Move To Terminate Paramount Decrees May Effect IP In The Film Industry

The Hollywood filmmaking and distribution machine is powerful, although not as dominant as it was in the 1930s, during the golden age of the studio system. With the competition from streaming video services like Netflix, Hollywood has even more concerns about a power-shift in the industry, but executives are not panicking. At least not yet, and certainly not publicly.

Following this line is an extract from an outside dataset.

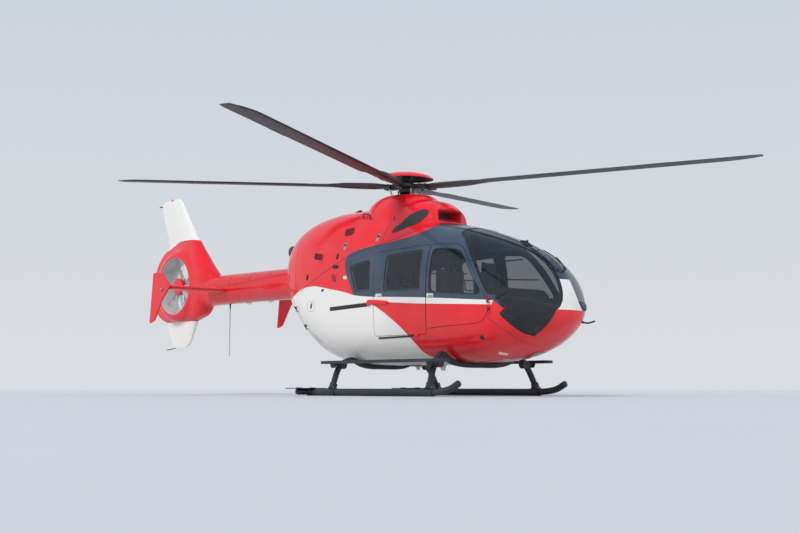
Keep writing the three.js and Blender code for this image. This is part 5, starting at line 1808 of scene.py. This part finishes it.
def hinge(start, end, to_leaf, spots, look, sizes):
    """Knuckles and plates of one door's hinges: those of the leaf, and those of the frame."""
    radius, leaf_width, frame_width, reach = sizes
    start, axis = Vector(start), (Vector(end) - Vector(start)).normalized()
    leaf_way = Vector(to_leaf)
    leaf_way = (leaf_way - axis * leaf_way.dot(axis)).normalized()
    inward = axis.cross(leaf_way)
    if inward.dot(CABIN_MIDDLE - start) < 0:
        inward.negate()
    half, outer = leaf_width / 2, leaf_width / 2 + HINGE_PLAY
    leaf_parts, frame_parts = [], []
    for along in spots:
        for low, high, side, target in (
                (-half, half, 1, leaf_parts), (outer, outer + frame_width, -1, frame_parts),
                (-outer - frame_width, -outer, -1, frame_parts)):
            ends = [start + axis * (along + low), start + axis * (along + high)]
            target.append((cylinder(radius, *ends, 28), DARK_METAL))
            rings = [[start + axis * (along + h) + leaf_way * (u * side) + inward * v
                      for u, v in ((0, 4 - radius), (reach, -2), (reach, HINGE_DEPTH), (0, HINGE_DEPTH))]
                     for h in (low + 1, high - 1)]
            target.append((loft(rings), look))
    return leaf_parts, frame_parts


for name, hinge_facts in HINGES.items():
    leaf_parts, frame_parts = hinge(*hinge_facts)
    part_pair(f"{name}_hinge_leaf", on_doors(name), leaf_parts, bevel=1.5, segments=2)
    part_pair(f"{name}_hinge_frame", STILL, frame_parts, bevel=1.5, segments=2)

# Intake grilles on the scoop, and the mesh in its mouth. The grille lies on the scoop, slightly enlarged.
SCOOP_MIDDLE = (530, 0, 2500)
SIDE_GRILLE = rounded([
    (312, 2290), (345, 2385), (420, 2475), (545, 2555), (715, 2618), (782, 2596), (792, 2520), (716, 2440),
    (560, 2358), (420, 2300)], 24, 5)
enlarged = shaped(scoop_form(), shift(*[-v for v in SCOOP_MIDDLE]), Matrix.Diagonal((1.008, 1.012, 1.010, 1)),
                  shift(*SCOOP_MIDDLE))
part_pair("side_intake_grille", STILL, [
    (csg(csg(enlarged, ("-", scoop_form())), ("&", prism(SIDE_GRILLE, -WIDE, -150))), DARK_MESH),
    (on_side([SIDE_GRILLE], 2.5), DARK_MESH)])
part("scoop_mesh", "airframe", [(box(636, 642, -213, 213, 2468, 2598), DARK_MESH)])
lip = csg(prism(rounded(oblong(-228, 228, 2452, 2613), 26), 600, 880, "x"),
          ("-", prism(rounded(oblong(-211, 211, 2469, 2596), 16), 590, 890, "x")), ("&", scoop_form()))
part("scoop_lip", "airframe", [(lip, RED_PAINT)])


# Grab handles on the cowls' top, roof aerial, cutter, wipers and the rod down the middle post

def grab_handle(sign):
    a, b = along_top([(-410, 525 * sign), (-250, 525 * sign)], -6)
    raised = [(p[0] + lean, p[1] + 14 * sign, p[2] + 62) for p, lean in ((a, 4), (b, -4))]
    return tube([a, *raised, b], 9, 34, 14), DARK_TRIM


def roof_aerial():
    x, _, z = on_top(1310, 0, -4)
    yield cylinder(5, (x, 0, z), (x - 118, 0, z + 368), 14, 2.5), WHITE_PAINT
    yield cylinder(24, (x + 4, 0, z - 4), (x - 2, 0, z + 16), 28, 14), WHITE_PAINT


def wire_cutter():
    foot = [(x, z) for x, _, z in along_top([(x, 0) for x in (2200, 2280, 2360, 2430)], -6)]
    # Columns: x, which point of the foot line it stands over, height over it.
    crest = [(x, foot[k][1] + height) for x, k, height in (
        (2420, 3, 16), (2372, 2, 34), (2352, 2, 36), (2344, 2, 78), (2322, 2, 66), (2290, 1, 34),
        (2225, 0, 12))]
    return prism(foot + crest, -5, 5), DARK_TRIM


def post_rod():
    yield tube(along_top([(x, 0) for x in (2390, 2520, 2640, 2760, 2860, 2930)], 15), 4, 40, 10), DARK_TRIM
    for x in (2520, 2760, 2915):
        yield cylinder(8, on_top(x, 0, -5), on_top(x, 0, 17), 14), DARK_TRIM


def wiper(sign):
    """Its pivot, arm, blade and the pin between them. Sign is -1 to starboard, 1 to port."""
    yield cylinder(19, on_top(2900, 58 * sign, -6), on_top(2900, 58 * sign, 32), 24, 15), DARK_TRIM
    arm = along_top([(2900, 58 * sign), (2850, 92 * sign), (2780, 120 * sign), (2700, 134 * sign)], 26)
    yield sweep(curve_points(arm, 24), oblong(-6, 6, -3, 3)), DARK_TRIM
    edge = [(2870, 144), (2790, 148), (2690, 142), (2590, 128), (2510, 116)]
    edge = along_top([(x, y * sign) for x, y in edge], 10)
    yield sweep(curve_points(edge, 30), [(-4, -9), (4, -9), (5, 3), (-5, 3)]), RUBBER
    yield cylinder(6, arm[-1], on_top(2700, 142 * sign, 8), 12), DARK_TRIM


def corner_arm(sign):
    """The motor cover at the windscreen's lower rear corner, with a short second arm."""
    flip = Vector((1, -sign, 1))
    spot, normal = side_point(2440, 1262)
    spot, normal = spot * flip, normal * flip
    yield cylinder(24, local(spot - normal * 0.006), local(spot + normal * 0.024), 24, 17), DARK_TRIM
    stops = [side_point(x, z) for x, z in ((2440, 1266), (2500, 1292), (2580, 1330))]
    stops = [local((spot + normal * 0.017) * flip) for spot, normal in stops]
    yield sweep(curve_points(stops, 16), oblong(-5, 5, -3, 3)), DARK_TRIM


roof = [grab_handle(-1), grab_handle(1), *roof_aerial(), wire_cutter(), *post_rod()]
for sign in (-1, 1):
    roof += [*wiper(sign), *corner_arm(sign)]
part("roof_fittings", "airframe", roof, bevel=1.5, segments=2)


# Under the nose and belly

def below(outline, lift):
    return csg(pod_layer(lift, 1.5, True), ("&", prism(outline, 380, 800, "z")))


def lamp_outline(x, y, radius):
    return [(x + p, y + q) for p, q in circle(radius, 32)]


def belly_aerial(x0, x1, y, width, taper, rows):
    """A swept-back blade aerial. Rows: z, how far back its rear edge lies there."""
    return loft([[(p, q, z) for p, q in line([(x0 + t, y), (x1 - t * 0.4, y)], width - t * taper)]
                 for z, t in rows]), WHITE_PAINT


# Columns: outline in plan, lift, look
BELLY_PLATES = [
    (plate(2223, -359, 120, 62, 62, 8), 2.5, WHITE_PAINT),
    (plate(2035, -108, 96, 54, 62, 8), 2.5, WHITE_PAINT),
    (lamp_outline(2446, 60, 92), 6, RED_PAINT), (lamp_outline(2446, 60, 74), 8, DARK_METAL),
    (lamp_outline(2446, 60, 66), 12, CLEAR_LENS), (lamp_outline(2178, 143, 58), 5, DARK_METAL),
    (lamp_outline(2178, 143, 48), 9, CLEAR_LENS), (plate(700, 0, 180, 110, 0, 30), 3, WHITE_PAINT),
    (plate(-300, 120, 120, 120, 0, 12), 2.5, WHITE_PAINT), (plate(950, 180, 260, 180, 0, 18), 1, NAVY_PAINT),
]
part("belly_fittings", "airframe", [
    *[(below(outline, lift), look) for outline, lift, look in BELLY_PLATES],
    belly_aerial(620, 780, 0, 12, 0.04, ((436, 0), (400, 30), (352, 70))),
    belly_aerial(-100, 20, 210, 10, 0, ((440, 0), (404, 20), (372, 50))),
    (cylinder(38, (-860, 0, 480), (-860, 0, 434), 28, 26), RED_LENS),
    (box(1, 199, -89, 89, 421, 445), DARK_METAL),
], bevel=1.5, segments=1)
part("nose_probe", "airframe", [
    (tube([(2935, 350, 968), (2985, 420, 952), (3030, 452, 960), (3076, 462, 975)], 11, 30, 16), DARK_TRIM),
    (cylinder(20, (2925, 338, 972), (2958, 384, 958), 20, 14), DARK_TRIM)])

# Black strips along the cowl's slanted rear edge, round the exhausts
edge_zone = prism([(-2552, 2092), (-2212, 2584), (-2180, 2562), (-2520, 2070)], -WIDE, WIDE)
part("exhaust_edge", "airframe", [(csg(pod_layer(3, 2, True), ("&", edge_zone)), DARK_TRIM)])

# Tail: drive cover with its bands, lamps, aerials, and the rod under the boom
COVER_LINE = [(-2470, 1952), (-2764, 1938), (-3700, 1884), (-4532, 1840), (-4960, 1838)]
# Profiles of the lamps and the boom's domes: radius, height over the foot
DOME_PROFILE = [(0, -6), (40, -6), (52, -2), (50, 10), (36, 24), (16, 30), (0, 31)]
FIN_LAMP_PROFILE = [(0, -8), (30, -8), (30, 6), (24, 20), (10, 28), (0, 29)]
PLATE_LAMP_PROFILE = [(0, 0), (20, 0), (20, 8), (15, 26), (6, 36), (0, 37)]


def boom_cover(x0, x1, lift):
    """The boom's top between two stations, over the cover's line, with a lift in mm."""
    zone = prism([*COVER_LINE, (-4960, FAR), (-2470, FAR)], -WIDE, WIDE)
    return csg(oval_form(BOOM_SECTIONS, lift), ("-", oval_form(BOOM_SECTIONS, -2)), ("&", zone),
               ("&", box(x0, x1, -WIDE, WIDE, 0, FAR)))


def dome(x, z):
    return shaped(turned(DOME_PROFILE, 28), Matrix.Diagonal((1.3, 0.8, 1, 1)), turn(180, "X"), shift(x, 0, z))


def plate_lamp(profile, y):
    return shaped(turned(profile, 24), turn(90, "X"), shift(-4632, y, 1740))


part("tail_fittings", "airframe", [
    (boom_cover(-4955, -2600, 7), RED_PAINT),
    *[(boom_cover(x - 3, x + 3, 8.4), DARK_METAL) for x in (-3180, -3760, -4340)],
    (dome(-3416, 1551), WHITE_PAINT), (dome(-4040, 1548), WHITE_PAINT),
    (cylinder(16, (-4600, 0, 1560), (-4600, 0, 1462), 20, 9), DARK_TRIM),
    (cylinder(5.5, (-4600, 0, 1466), (-4606, 0, 660), 14, 3.5), GEAR),
    (tube([(-6300, 0, 852), (-6400, 0, 826), (-6520, 0, 812), (-6640, 0, 806)], 8, 24, 12), GEAR),
    (shaped(turned(FIN_LAMP_PROFILE, 28), shift(-6510, 0, 3560)), RED_LENS),
    (tube([(-6862, 0, 3478), (-6920, 0, 3486), (-6960, 0, 3492)], 9, 16, 12), DARK_TRIM),
    (cylinder(17, (-6950, 0, 3490), (-6992, 0, 3495), 20, 12), CLEAR_LENS),
], bevel=1.2, segments=1)
part_pair("end_plate_lamp", STILL, [
    (plate_lamp(PLATE_LAMP_PROFILE, -1337), CLEAR_LENS),
    (plate_lamp([(0, -2), (27, -2), (27, 6), (0, 6)], -1336), DARK_METAL)])


# Camera, light and floor

CAMERA_DISTANCE = 19.1
CAMERA_AZIMUTH = math.radians(49.8)
CAMERA_HEIGHT = 0.12
CAMERA_CENTRE_X = 0.256
LENS = 56.77
AIM = (0.60, 0.41, 1.95)
# Name, place, strength, angle, colour
LAMPS = [
    ("key_light", (2.0, -13.0, 12.5), 2.1, 24, (1.0, 0.98, 0.95)),
    ("fill_light", (15.0, 5.0, 8.0), 0.7, 50, (0.95, 0.97, 1.0)),
    ("rim_light", (-13.0, 9.0, 10.0), 0.8, 50, (0.96, 0.98, 1.0)),
]
HORIZON = (0.76, 0.785, 0.82)
SKY = [(0.0, HORIZON), (0.3, (0.66, 0.71, 0.78)), (0.9, (0.34, 0.43, 0.58))]
SKY_STRENGTH = 0.92
FLOOR_HALF = 90000
FLOOR_FADE = (20.0, 60.0)
scene = bpy.context.scene


def aim(obj, place, target):
    obj.location = place
    obj.rotation_euler = (Vector(target) - obj.location).to_track_quat("-Z", "Y").to_euler()


camera = link(bpy.data.objects.new("camera", bpy.data.cameras.new("camera")))
camera.data.lens = LENS
camera.data.sensor_width = 36
camera.data.clip_end = 200
aim(camera, (CAMERA_CENTRE_X + CAMERA_DISTANCE * math.sin(CAMERA_AZIMUTH),
             -CAMERA_DISTANCE * math.cos(CAMERA_AZIMUTH), CAMERA_HEIGHT), AIM)
scene.camera = camera
for name, place, strength, angle, colour in LAMPS:
    light = link(bpy.data.objects.new(name, bpy.data.lights.new(name, "SUN")))
    light.data.energy = strength
    light.data.angle = math.radians(angle)
    light.data.color = colour
    light.visible_glossy = light.visible_transmission = False
    aim(light, place, (0, 0, 0))

scene.view_settings.view_transform = "Standard"
world = bpy.data.worlds.new("studio")
scene.world = world
world.use_nodes = True
nodes, links = world.node_tree.nodes, world.node_tree.links
direction = nodes.new("ShaderNodeTexCoord")
upward = nodes.new("ShaderNodeSeparateXYZ")
ramp = nodes.new("ShaderNodeValToRGB")
links.new(direction.outputs["Generated"], upward.inputs[0])
links.new(upward.outputs[2], ramp.inputs[0])
ramp.color_ramp.elements.new(0.5)
for stop, (height, colour) in zip(ramp.color_ramp.elements, SKY):
    stop.position, stop.color = height, (*colour, 1)
links.new(ramp.outputs[0], nodes["Background"].inputs[0])
nodes["Background"].inputs[1].default_value = SKY_STRENGTH


def floor_material():
    """Pale, and fading into the backdrop well away from the helicopter."""
    look = Look("floor", roughness=0.85).mottled((0.54, 0.545, 0.55), (0.57, 0.575, 0.58), 0.6, 5.0)
    away = look.scale(look.distance(look.x, look.y), *FLOOR_FADE, kind="SMOOTHSTEP")
    glow = look.node("Emission", {0: HORIZON, 1: SKY_STRENGTH})
    surface = look.node("MixShader", {0: away, 1: look.shader.outputs[0], 2: glow})
    look.put(look.tree.nodes["Material Output"].inputs[0], surface)
    return look.material


corners = oblong(-FLOOR_HALF, FLOOR_HALF, -FLOOR_HALF, FLOOR_HALF)
floor = link(new_object("floor", [(x, y, 0) for x, y in corners], [(0, 1, 2, 3)]))
floor.data.materials.append(floor_material())

for obj in temporary:
    mesh = obj.data
    bpy.data.objects.remove(obj)
    if mesh.users == 0:
        bpy.data.meshes.remove(mesh)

Besides the threat to Hollywood from streaming services, those in the film industry may be more concerned with another big change on the horizon: the recently announced U.S. Department of Justice (DOJ) plans to undo the Paramount Consent Decrees. These court-mandated restrictions, enacted in 1948, forced the biggest businesses in film to sell off their theater chains and effectively ended the old-fashioned Hollywood studio system. While the DOJ's changes have yet to take effect fully, those with Intellectual Property rights over various elements of American movies (particularly directors, writers and producers) could be negatively impacted. In an era of copyrighted films and registered characters, we are bound to see conflict arise over these issues soon.

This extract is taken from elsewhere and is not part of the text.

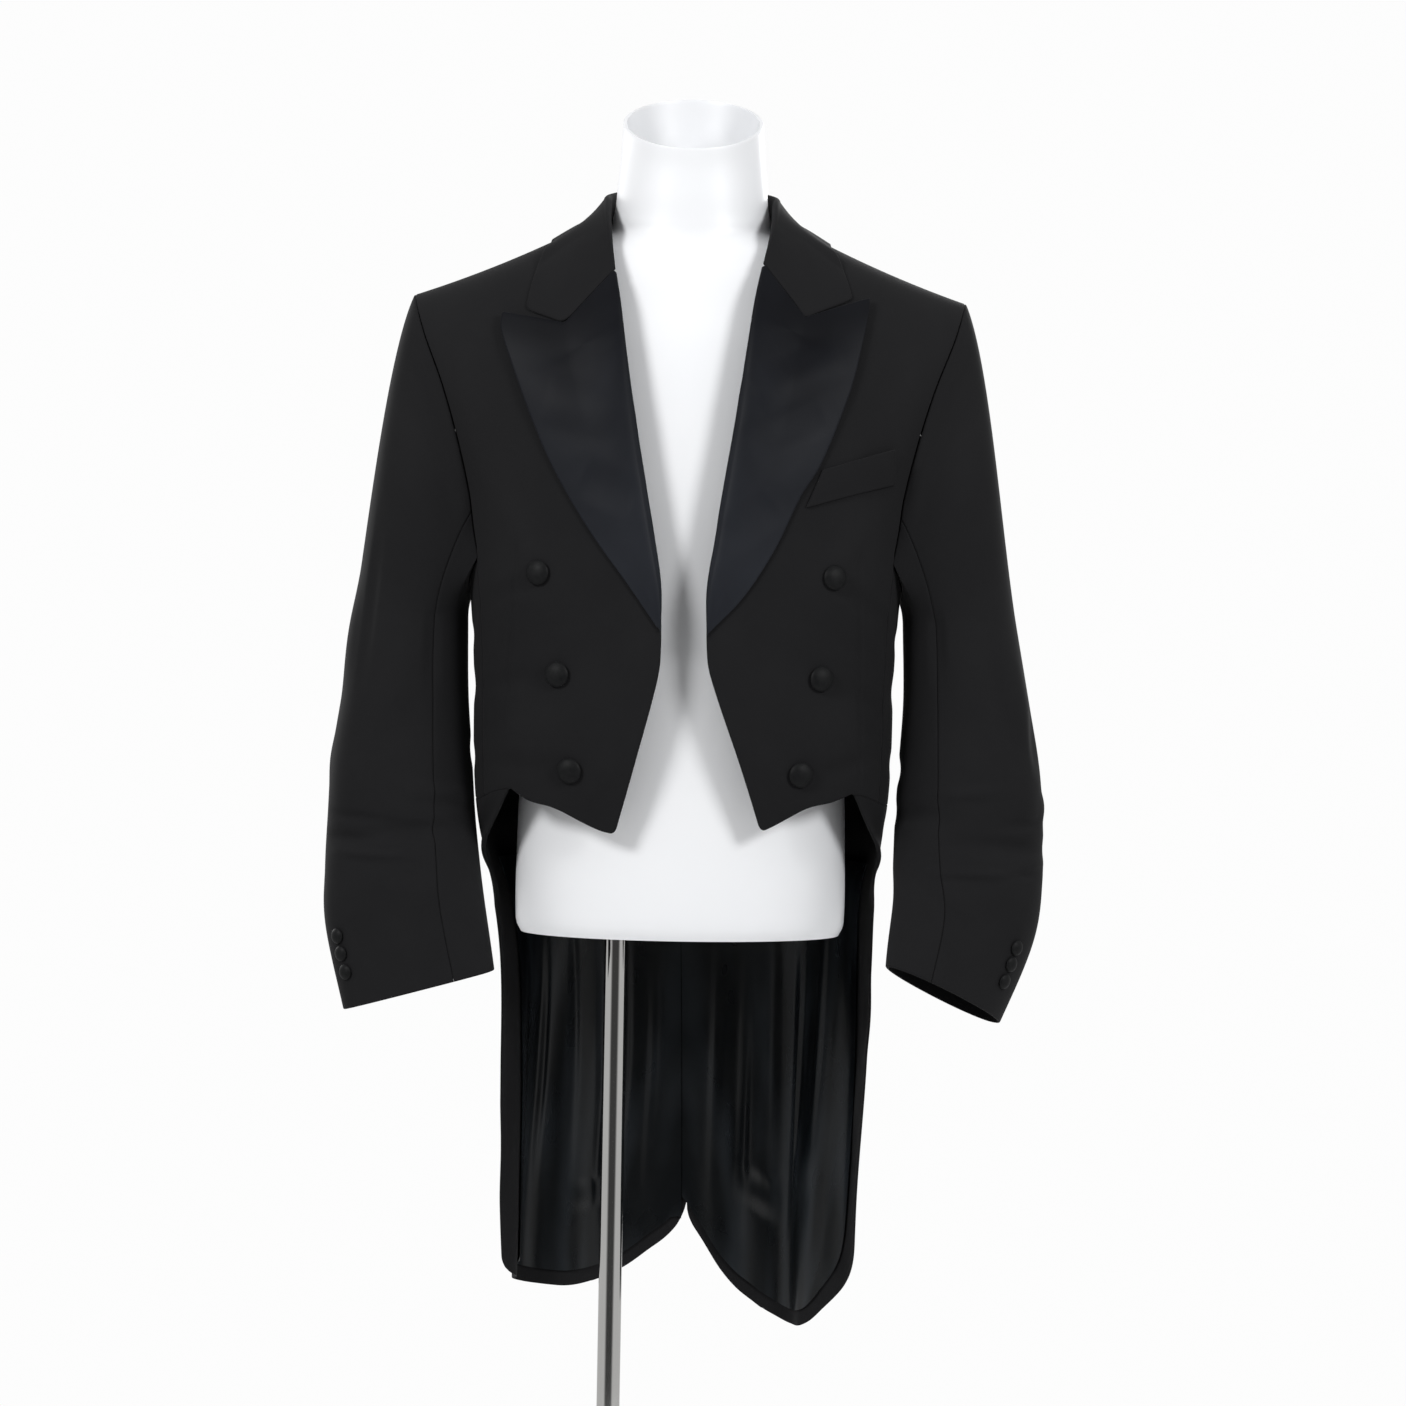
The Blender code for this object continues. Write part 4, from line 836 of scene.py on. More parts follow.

The origins of the Decrees

There were quite a few monopolies in the first half of the 20th century, and the film industry was one of them, despite seemingly being divided among several studios including Paramount, Fox, Warner Brothers, Columbia, Universal and others.

Before the Justice Department sued them in 1938 for antitrust violations, big Hollywood studios owned most movie theaters, thereby controlling not only production and distribution but also exhibition. Independent theaters existed yet were often forced into block booking and circuit dealing. The former strongarmed theater owners into showing multiple movies from a single studio to receive an exhibition license, while the latter allowed studios to demand that all theaters in one regional circuit show their movies.

After 10 years of prolonged court debate, the US Supreme Court decided their theater ownership was not legal and forced them to divest. With theater owners free to show whatever they wished, foreign, independent and experimental films were screened with relative frequency in the decades that followed, ultimately influencing generations of filmgoers and filmmakers alike.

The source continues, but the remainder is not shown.